To be sure, the second album from Dylan Brady and Laura Les contains plenty of genre-blurring craziness. “Billy Knows Jaime,” which briefly alludes to Aerosmith’s 1989 hit “Janie’s Got a Gun,” juts from rap-rock satire to death-metal gibberish in a three-minute workout. “I Got My Tooth Removed” balances a third-wave ska singalong with a doo-wop-style coda. But Les’ vocals are clearer by design, and the music often defaults into trap stomps and emo-punk churn. 10,000 Gecs will inevitably earn detractors who feel the group has dulled its edge. That may be for the best. 1000 Gecs was a singular hyperpop peak that the band is wise to not try to repeat.

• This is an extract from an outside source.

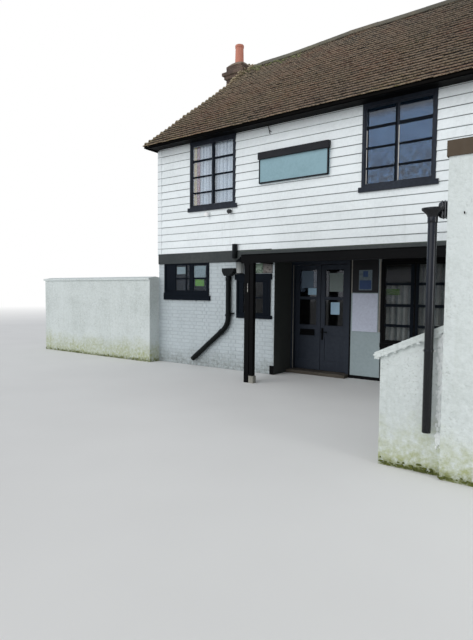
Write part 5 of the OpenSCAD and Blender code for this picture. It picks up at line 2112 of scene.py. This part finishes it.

As if to signal 100 Gecs’ ambition, 10,000 Gecs opens with the famed THX Deep Note, followed by a Michael Bay-size epic in “Dumbest Girl Alive.” “I took 10 Advils today/I’ve got bruises on my thighs/Plus, I gave away my brain/I’m the dumbest girl alive,” sings Les, her voice often collapsing into glitchy distortion. Les, who handles most of the vocals, is a kinetic frontwoman who sounds as if she’s about to laugh (Brady sings as well, most prominently during parts of “Frog on the Floor”). Her ready-to-rage yelping makes 10,000 Gecs feel relentless. Yet her apparent glee masks real pathos. On “Most Wanted Person in the United States,” the duo parody media outrage: “Yeah, I’m a real killer,” Les sings drolly. “I’ve got Anthony Kiedis sucking on my penis.” “757” is weighed by youthful angst and “boulders in my shoulders,” while “Dumbest Girl Alive” ends with a deflating admission of despair: “Can you show me how to cry?”

10,000 Gecs ultimately rises and falls on songcraft. “Doritos & Fritos” is a burst of surrealism and dance-punk angularity that lyrically pairs “eating burritos” with “Danny DeVito.” But “Hollywood Baby” feels too literal in its rebel-girl sentiment, even as the duo mock the idea of celebrity. Still, punters will find plenty of fun singalong chants to repeat when 100 Gecs hit the festival circuit. 100 Gecs haven’t lost their sense of joy, even as they codify their innovations into something resembling normality.